As the ongoing Bundibugyo Ebola outbreak spreads across the Democratic Republic of the Congo and Uganda, global attention has understandably focused on the absence of licensed vaccines and therapeutics for this rare species of Ebola virus. Yet one of the outbreak’s most consequential failures has received far less attention: our inability to rapidly and reliably diagnose the pathogen in the first place. The current epidemic, which has caused more than 1,300 confirmed cases and over 375 confirmed deaths in DRC and has spread into neighboring Uganda, initially evaded detection not because clinicians failed to recognize viral hemorrhagic fever, but because many of the diagnostic tools deployed on the frontlines were designed for a different outbreak.

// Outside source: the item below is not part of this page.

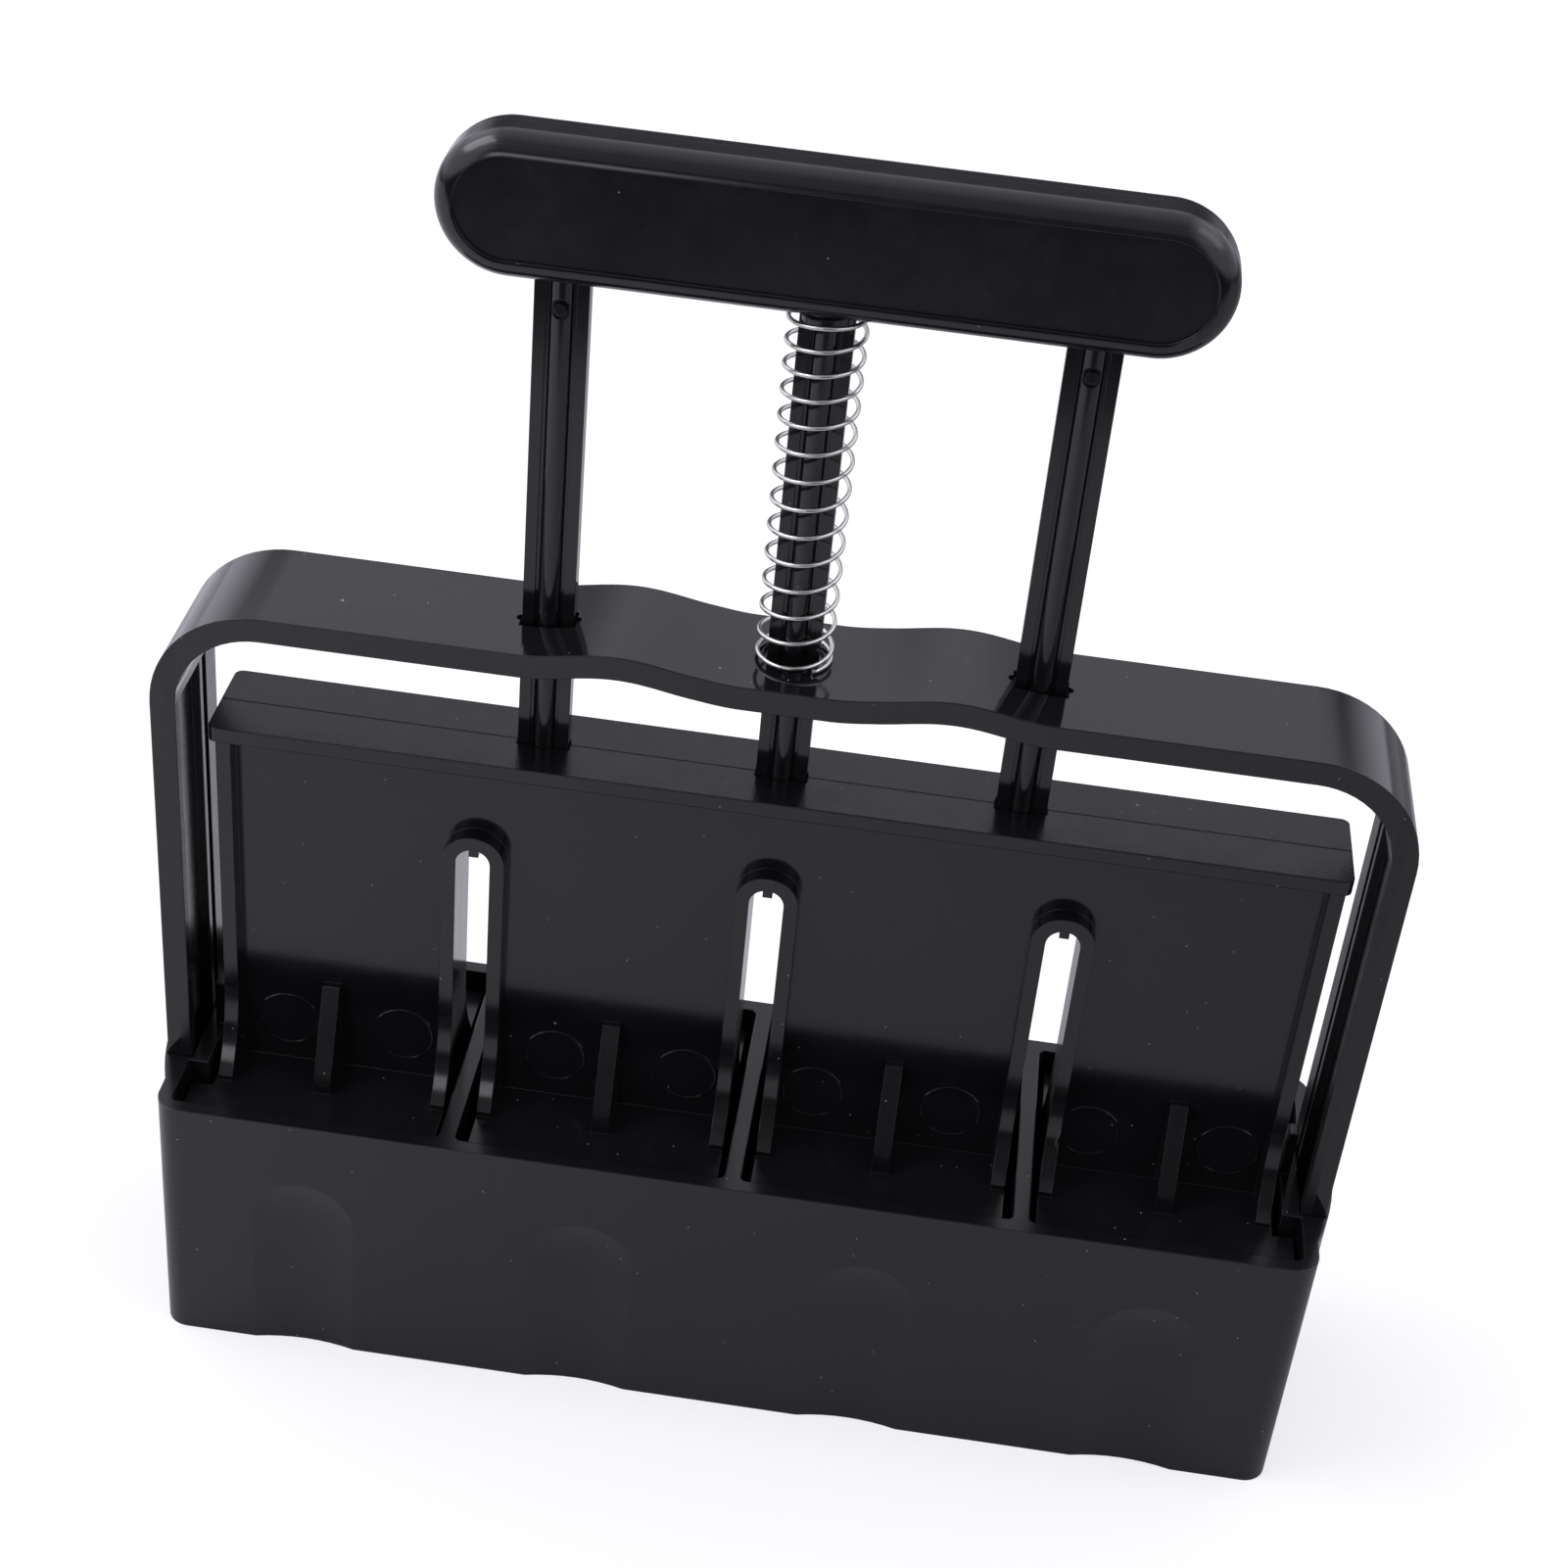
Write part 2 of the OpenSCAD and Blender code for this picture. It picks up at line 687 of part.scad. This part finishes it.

The GeneXpert assays routinely used during Ebola responses were developed primarily to detect Zaire ebolavirus (EBOV), the species responsible for the devastating West African epidemic of 2014-2016 and most subsequent Ebola outbreaks. They did not reliably detect Bundibugyo ebolavirus (BDBV). As a result, patients with Ebola initially tested negative, allowing transmission to continue undetected for critical weeks.

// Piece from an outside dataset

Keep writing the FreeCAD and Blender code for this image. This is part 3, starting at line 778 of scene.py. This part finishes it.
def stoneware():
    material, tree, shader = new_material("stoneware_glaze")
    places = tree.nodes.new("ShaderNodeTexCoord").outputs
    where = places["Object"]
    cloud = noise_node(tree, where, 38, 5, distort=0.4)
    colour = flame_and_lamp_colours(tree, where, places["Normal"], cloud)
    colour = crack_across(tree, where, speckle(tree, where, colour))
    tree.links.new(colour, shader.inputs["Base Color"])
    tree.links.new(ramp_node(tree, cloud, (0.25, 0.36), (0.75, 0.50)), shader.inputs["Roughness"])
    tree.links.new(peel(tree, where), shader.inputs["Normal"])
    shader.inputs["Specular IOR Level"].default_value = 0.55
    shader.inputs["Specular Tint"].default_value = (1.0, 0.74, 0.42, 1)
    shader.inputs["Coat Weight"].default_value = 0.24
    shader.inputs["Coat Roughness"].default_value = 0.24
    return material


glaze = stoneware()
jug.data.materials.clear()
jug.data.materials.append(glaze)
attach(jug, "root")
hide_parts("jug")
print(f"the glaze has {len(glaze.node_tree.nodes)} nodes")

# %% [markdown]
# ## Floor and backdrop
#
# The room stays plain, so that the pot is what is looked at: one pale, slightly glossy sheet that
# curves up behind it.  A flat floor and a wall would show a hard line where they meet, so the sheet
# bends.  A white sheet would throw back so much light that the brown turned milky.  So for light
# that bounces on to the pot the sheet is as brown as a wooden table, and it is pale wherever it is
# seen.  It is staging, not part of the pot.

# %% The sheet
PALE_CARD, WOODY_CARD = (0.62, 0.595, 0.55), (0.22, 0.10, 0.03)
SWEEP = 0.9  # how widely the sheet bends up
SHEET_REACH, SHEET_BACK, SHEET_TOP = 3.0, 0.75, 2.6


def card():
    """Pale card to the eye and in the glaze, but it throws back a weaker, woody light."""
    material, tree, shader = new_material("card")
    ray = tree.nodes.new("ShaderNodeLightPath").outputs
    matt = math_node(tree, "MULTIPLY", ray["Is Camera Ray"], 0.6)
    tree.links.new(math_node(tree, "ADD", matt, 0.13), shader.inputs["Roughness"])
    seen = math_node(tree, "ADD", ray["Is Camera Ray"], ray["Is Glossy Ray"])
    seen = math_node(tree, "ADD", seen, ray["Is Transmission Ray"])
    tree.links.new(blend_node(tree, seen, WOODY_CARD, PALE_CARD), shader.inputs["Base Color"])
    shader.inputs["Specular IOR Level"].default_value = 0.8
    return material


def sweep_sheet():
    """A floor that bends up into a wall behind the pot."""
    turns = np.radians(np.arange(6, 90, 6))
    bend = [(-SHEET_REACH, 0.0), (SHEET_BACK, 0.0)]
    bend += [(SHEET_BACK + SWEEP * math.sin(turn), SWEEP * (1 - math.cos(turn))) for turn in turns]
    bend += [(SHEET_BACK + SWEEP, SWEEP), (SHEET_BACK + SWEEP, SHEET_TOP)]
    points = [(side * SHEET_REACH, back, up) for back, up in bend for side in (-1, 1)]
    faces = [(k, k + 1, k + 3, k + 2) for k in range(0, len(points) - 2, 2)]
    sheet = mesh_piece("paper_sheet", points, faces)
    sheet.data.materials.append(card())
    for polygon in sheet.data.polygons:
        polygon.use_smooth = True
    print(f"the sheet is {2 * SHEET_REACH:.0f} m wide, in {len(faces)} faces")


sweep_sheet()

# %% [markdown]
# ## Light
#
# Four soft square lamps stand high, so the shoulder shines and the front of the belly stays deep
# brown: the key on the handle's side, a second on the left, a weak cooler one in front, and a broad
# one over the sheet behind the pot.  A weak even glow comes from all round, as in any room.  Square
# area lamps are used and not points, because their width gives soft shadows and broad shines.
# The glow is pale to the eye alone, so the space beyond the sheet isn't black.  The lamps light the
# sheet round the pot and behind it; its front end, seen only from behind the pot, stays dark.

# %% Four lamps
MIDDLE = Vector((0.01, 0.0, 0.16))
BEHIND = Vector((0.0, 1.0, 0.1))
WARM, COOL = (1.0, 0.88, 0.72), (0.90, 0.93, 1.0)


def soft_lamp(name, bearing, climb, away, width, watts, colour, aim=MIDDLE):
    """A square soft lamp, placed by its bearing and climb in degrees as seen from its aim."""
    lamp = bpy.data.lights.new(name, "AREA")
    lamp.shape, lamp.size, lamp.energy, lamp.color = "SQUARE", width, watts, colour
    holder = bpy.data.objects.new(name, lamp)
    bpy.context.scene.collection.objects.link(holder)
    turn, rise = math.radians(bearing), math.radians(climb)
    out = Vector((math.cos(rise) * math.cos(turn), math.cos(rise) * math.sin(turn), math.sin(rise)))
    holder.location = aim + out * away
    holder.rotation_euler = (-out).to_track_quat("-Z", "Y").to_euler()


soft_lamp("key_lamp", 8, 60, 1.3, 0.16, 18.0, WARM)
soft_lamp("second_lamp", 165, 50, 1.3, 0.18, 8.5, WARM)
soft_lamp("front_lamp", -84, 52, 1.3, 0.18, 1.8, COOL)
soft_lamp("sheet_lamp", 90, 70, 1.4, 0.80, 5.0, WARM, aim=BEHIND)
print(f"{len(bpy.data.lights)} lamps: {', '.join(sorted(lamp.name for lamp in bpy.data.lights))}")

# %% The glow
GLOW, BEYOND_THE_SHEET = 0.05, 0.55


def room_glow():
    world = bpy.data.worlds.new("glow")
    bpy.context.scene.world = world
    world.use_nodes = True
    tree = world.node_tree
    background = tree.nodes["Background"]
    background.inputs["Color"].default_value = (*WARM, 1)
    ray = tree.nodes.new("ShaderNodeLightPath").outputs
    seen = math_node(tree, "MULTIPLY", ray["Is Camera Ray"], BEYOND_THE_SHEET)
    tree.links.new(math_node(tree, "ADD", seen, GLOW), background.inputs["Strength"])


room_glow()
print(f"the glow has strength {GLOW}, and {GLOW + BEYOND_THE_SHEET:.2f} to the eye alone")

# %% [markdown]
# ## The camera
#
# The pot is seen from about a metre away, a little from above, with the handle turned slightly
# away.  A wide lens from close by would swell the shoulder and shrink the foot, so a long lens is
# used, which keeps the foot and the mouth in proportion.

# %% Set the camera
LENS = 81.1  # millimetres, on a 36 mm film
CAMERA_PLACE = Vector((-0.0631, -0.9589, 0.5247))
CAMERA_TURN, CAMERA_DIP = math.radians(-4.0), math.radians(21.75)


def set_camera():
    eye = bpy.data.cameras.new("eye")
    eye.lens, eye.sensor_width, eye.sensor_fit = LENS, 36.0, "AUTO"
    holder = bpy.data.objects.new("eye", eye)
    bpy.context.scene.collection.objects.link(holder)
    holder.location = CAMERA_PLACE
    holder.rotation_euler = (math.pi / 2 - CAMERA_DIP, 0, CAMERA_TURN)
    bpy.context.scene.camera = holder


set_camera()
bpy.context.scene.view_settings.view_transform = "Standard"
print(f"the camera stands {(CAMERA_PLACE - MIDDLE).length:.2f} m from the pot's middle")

This should be a wake-up call. Now, as the BDBV epidemic continues, Ugandan authorities are investigating cases of Marburg virus disease occurring amid the ongoing Ebola response. According to recent reports, Uganda reported to the World Health Organization that it had detected a Marburg virus disease outbreak in the western part of the country while investigations continue into additional suspected cases.
Whether these reports ultimately represent a larger Marburg outbreak, isolated spillover events, or another pathogen entirely is almost beside the point. The fact that public health officials must even consider the simultaneous circulation of multiple high-consequence pathogens during a single regional emergency highlights a reality that our preparedness systems have failed to fully embrace: Pathogens do not organize themselves according to our testing algorithms. As scientists and physicians who have worked on Ebola outbreaks across Africa, including in West Africa, Uganda, and the Democratic Republic of the Congo, we have watched the current epidemic unfold with a familiar sense of frustration.
Once again, we are learning that one of the greatest barriers to controlling an outbreak is often not the absence of vaccines, therapeutics, or public health expertise. It is the inability to rapidly determine what pathogen we are confronting in the first place. For decades, the global health community’s approach to outbreak diagnostics has been largely reactive and pathogen-specific.
We build tests for the pathogen that caused the last major emergency, deploy them widely, and then discover during the next crisis that a different pathogen is circulating. This cycle has repeated itself across outbreaks of EBOV, Sudan virus, BDBV, and Marburg virus. But the same pattern has characterized our broader approach to infectious diseases.
After SARS emerged in 2003, we developed SARS diagnostics. After the H1N1 influenza pandemic, we expanded influenza testing.